I suppose there is no other country of the whole earth in which, if we combine together the surface and that which is below the surface, Nature has been so bountiful to man. The mineral resources of our Britannic Isle have, without question, principally contributed to its commercial pre-eminence. But when we match them with those of America, it is Lilliput against Brobdingnag.

Yet in the face of all this, with a continent instead of an island, with twice the population of Great Britain, and with more of the natural aptitudes for the widest fields of manufactures than can be claimed even for the people from whom we sprang, Mr. Gladstone would place “the most inventive nation in the world” in subservience to British free-trade, and confine the American people to the production of cotton, corn, meats, and mineral oils, and have them abandon more millions of manufactures than are annually produced by Great Britain herself, and sink all ambitions for the protection of any products “we could obtain more cheaply from abroad.” The anti-climax of the argument is rather conspicuous, and the American people will be in no mood to trail with a “broken wing” their ambition in the dust, and will surrender neither their manhood nor the bountiful gifts of nature.

After all the economical arguments against protection appear to have been concluded, but not without some misgivings as to their efficiency, Mr. Gladstone summons to his aid for the final assault all the terrors of denunciation. He cannot finish what he calls his “indictment against protection” until he has anathematized it as “morally as well as economically bad” —not that all protectionists are bad, but that the system tends to harden all “into positive selfishness.” This is an indictment with which all nations are graciously covered except the British, and the British may stand up and thank God that they “are not as other men are, extortioners, unjust, adulterers, or even as this publican.” The world, however, will be slow to believe that free-trade was adopted, or is now upheld, for any other reason than its supposed advantages, not to moral, but to British material and trading, interests. If any [290] nation has exhibited more of purely financial selfishness than embroiders the history of some British administrations, it has not been recorded. This part of the indictment against protection is as gratuitous as it would be to say that not all free-traders are liars, but the system tends to harden all into positive falsification. Though we might highly appreciate the good opinion of Mr. Gladstone, he leaves us in no doubt that it cannot be won unless we “frankly adopt and steadily maintain a system of free-trade.” We must, however, frankly and steadily maintain that the terms are too exorbitant.

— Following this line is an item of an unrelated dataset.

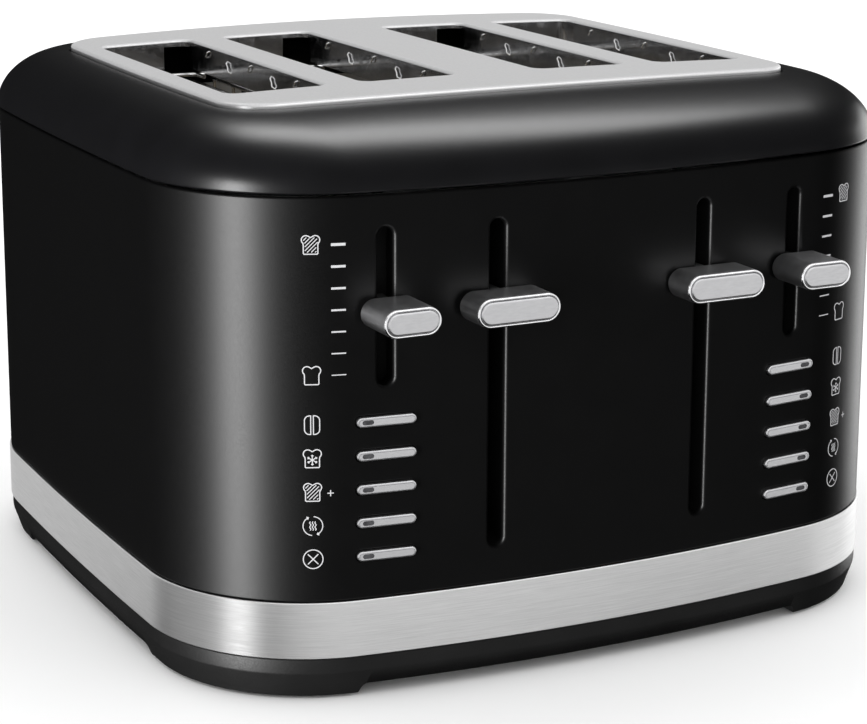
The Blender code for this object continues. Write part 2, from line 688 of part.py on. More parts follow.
def chassis_front_plate():
    """The wall between the toasting space and the lever gear: four slots for the arms, and rod brackets."""
    half_slit = 0.0036
    centres = sorted(x for _, x in slot_centres())
    across = [-CHASSIS_HALF_X + SHEET]
    for x in centres:
        across += [x - half_slit, x + half_slit]
    across.append(CHASSIS_HALF_X - SHEET)
    low = BASE_FLOOR + GAP
    heights = [low, CARRIAGE_Z[0] - 0.0840, RACK_TOP + 0.0240, CHASSIS_HIGH]

    def is_open(i, j):
        return i % 2 == 1 and j == 1

    def place(u, v, w):
        return (u, CHASSIS_FRONT_Y + w, v)

    plate = lattice("chassis_front_plate", across, heights, SHEET, is_open, place, ZINC_SHEET)
    for side, sign in SIDES:
        for level, z in (("low", BRACKET_LOW), ("high", BRACKET_HIGH)):
            xs = sorted((sign * (ROD_X - 0.008), sign * (SPRING_X + 0.006)))
            bracket = box(
                f"bracket_{side}_{level}", (xs[0], ROD_Y - 0.007, z), (xs[1], CHASSIS_FRONT_Y, z + 0.0012)
            )
            join(plate, bracket)


def chassis_shell():
    """A folded sheet: rear wall and both side walls of the toasting space."""
    x, front, rear = CHASSIS_HALF_X, CHASSIS_FRONT_Y + SHEET, CHASSIS_REAR_Y
    outline = [(-x, front), (-x + SHEET, front), (-x + SHEET, rear - SHEET), (x - SHEET, rear - SHEET)]
    outline += [(x - SHEET, front), (x, front), (x, rear), (-x, rear)]
    rings = [[(px, py, z) for px, py in outline] for z in (CHASSIS_LOW, CHASSIS_HIGH)]
    loft("chassis_shell", rings, ZINC_SHEET)


def latch_magnets():
    """An electromagnet under each carriage, which holds it down while the heaters are on."""
    top = CARRIAGE_Z[0] - 0.0805
    low = BASE_FLOOR + GAP
    for side, sign in SIDES:
        place = (sign * 0.0415, CARRIAGE_Y, 0.0)
        ends = ((-0.011, -0.006, low), (0.011, 0.006, top - 0.008))
        magnet = box(f"latch_magnet_{side}", *ends, COIL_COPPER, place)
        ends = ((-0.004, -0.004, low + 0.01), (0.004, 0.004, top))
        join(magnet, box(f"magnet_pole_{side}", *ends, at=place))


def crumb_trays():
    """Shallow pans that slide out of the back; the rear end of each is a piece of the band."""
    for side, sign in SIDES:
        xs = sorted((sign * TRAY_SPAN[0], sign * TRAY_SPAN[1]))
        front = CHASSIS_FRONT_Y + 0.003
        origin = (sum(xs) / 2, BODY_Y, TRAY_Z[0])
        outline = [moved(body_ring(z, PAN_INSET), origin) for z in TRAY_Z]
        pan = loft(f"crumb_tray_{side}", outline, ZINC_SHEET, origin)
        edge = 2 * GAP
        keep_inside(pan, box(f"tray_span_{side}", (xs[0] + edge, front, 0.0), (xs[1] - edge, 0.2, 0.05)))
        inner = [body_ring(z, PAN_INSET + SHEET) for z in (TRAY_Z[0] + SHEET, BAND_HIGH)]
        pocket = loft(f"cut_tray_{side}", inner)
        wall = edge + SHEET
        low, high = (xs[0] + wall, front + SHEET, 0.0), (xs[1] - wall, 0.2, 0.05)
        keep_inside(pocket, box(f"tray_pocket_{side}", low, high))
        cut(pan, pocket)
        face = band_ring(f"tray_face_{side}")
        keep_inside(face, window_box(f"tray_face_span_{side}", sign, GAP))
        join(pan, face)


def moved(ring, origin):
    return [(x - origin[0], y - origin[1], z - origin[2]) for x, y, z in ring]


clear_scene()
for build in (
    main_housing,
    upper_housing,
    top_plate,
    base_band,
    base_tray,
    foot_pads,
    cord_gland,
    levers,
    browning_sliders,
    buttons,
    control_boards,
    carriages,
    guide_rods_and_springs,
    bread_racks,
    bread_guards,
    heater_boards,
    chassis_front_plate,
    chassis_shell,
    latch_magnets,
    crumb_trays,
):
    build()
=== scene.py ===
from math import acos, asin, atan2, ceil, cos, hypot, pi, radians, sin, sqrt

import bmesh
import bpy
import numpy as np
from mathutils import Matrix, Vector
from mathutils.geometry import delaunay_2d_cdt


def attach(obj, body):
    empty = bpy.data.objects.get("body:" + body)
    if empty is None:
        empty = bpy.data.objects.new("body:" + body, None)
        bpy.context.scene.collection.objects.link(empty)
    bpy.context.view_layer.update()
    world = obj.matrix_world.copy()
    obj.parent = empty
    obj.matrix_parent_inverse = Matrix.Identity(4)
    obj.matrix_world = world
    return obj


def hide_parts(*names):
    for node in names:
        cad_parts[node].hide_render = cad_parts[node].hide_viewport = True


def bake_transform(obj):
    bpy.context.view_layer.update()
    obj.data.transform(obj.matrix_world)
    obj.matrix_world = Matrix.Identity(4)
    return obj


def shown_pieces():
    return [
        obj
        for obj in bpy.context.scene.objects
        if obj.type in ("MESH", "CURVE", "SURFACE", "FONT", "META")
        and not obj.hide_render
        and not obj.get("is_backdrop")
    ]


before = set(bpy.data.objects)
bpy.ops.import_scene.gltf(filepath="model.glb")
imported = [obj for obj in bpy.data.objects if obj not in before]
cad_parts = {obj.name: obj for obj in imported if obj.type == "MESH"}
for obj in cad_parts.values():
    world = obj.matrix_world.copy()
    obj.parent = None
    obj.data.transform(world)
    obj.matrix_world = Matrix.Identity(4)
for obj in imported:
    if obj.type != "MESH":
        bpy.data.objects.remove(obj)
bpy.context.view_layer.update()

# ---------------------------------------------------------------- sizes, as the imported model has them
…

In his pathetic exhortation to Americans on the selfishness and moral aspects of the question, urging protectionists to be good as well as great, Mr. Gladstone forgets he and his countrymen are not entirely without sin, and may not, therefore, cast the first stone across the Atlantic even to hit Americans. But others have not forgotten that free-trade was begotten by greed for the trade of the world, that it was the British war power which forced, and continues to force, the opium trade upon China, by which the Indian government obtains an annual income of nearly $40,000,000; that the religion of Great Britain, politically established, may have something too much of perfunctory support through the union of Church and State; that its laws of primogeniture were ordained to make the first-born rich and all the rest of the family poor; and that the soil of the United Kingdom is in fewer hands than that of any other country in Europe.

To refute the charge against protection of a tendency to selfishness and lack of morality, American protectionists may, with more pleasure than is afforded by showing that free-traders occupy a glass house, turn the light on all their past history, and offer the evidence of the equality of their laws and citizenship, the uprooting of the inherited laws of primogeniture, the universal education through common schools, the liberal and spontaneous support of Christian churches, the extinction of human slavery originally planted by the mother-country, the free homesteads to the landless, the disbandment of our vast armies at the close of the late war, and their prompt return to the peaceful pursuits of life, the national magnanimity exhibited after victory over rebellion, the payment of our public debt even before it is due, the liberal pensions to those who have suffered in patriotic service (perhaps annually exceeding for like services all British appropriations for the last century), the higher dignity and respect accorded to women, the paternal care of the poor, as well as of the insane, the blind, and deaf-mutes, and the general absence of all beggars.

We appeal finally from Mr. Gladstone to Mr. James Bryce, the author of The American commonwealth, whose work has already placed him in the rank of Gibbon, Motley, and De Tocqueville. Unlike Mr. Gladstone—except that he is also a member of the British Parliament—he is not a partisan, and has devoted years to the study of the United States and its people, visiting every State of the Union for the sole purpose of impartiality and historic veracity. That Mr. Bryce is competent authority on questions of the morals and selfishness of Americans, none will dispute. Setting forth American characteristics, he says:

They are a moral and well-conducted people.

“The average of temperance, chastity, truthfulness, and general probity is somewhat higher than in any of the great nations of Europe.”

“Nowhere are so many philanthropic and reformatory agencies at work.” (Vol. II., pages 247 and 248.)

“In works of active beneficence no country has surpassed, perhaps none has equalled, the United States.” (Page 579.)

Mr. Bryce concludes his great work in the following pregnant words:

America has still a long vista of years stretching before her in which she will enjoy conditions more auspicious than England can count upon. And that America marks the highest level, not only of material wellbeing, but of intelligence and happiness, which the race has yet attained, will be the judgment of those who look not at the favored few for whose benefit the world seems hitherto to have framed its institutions, but at the whole body of the people.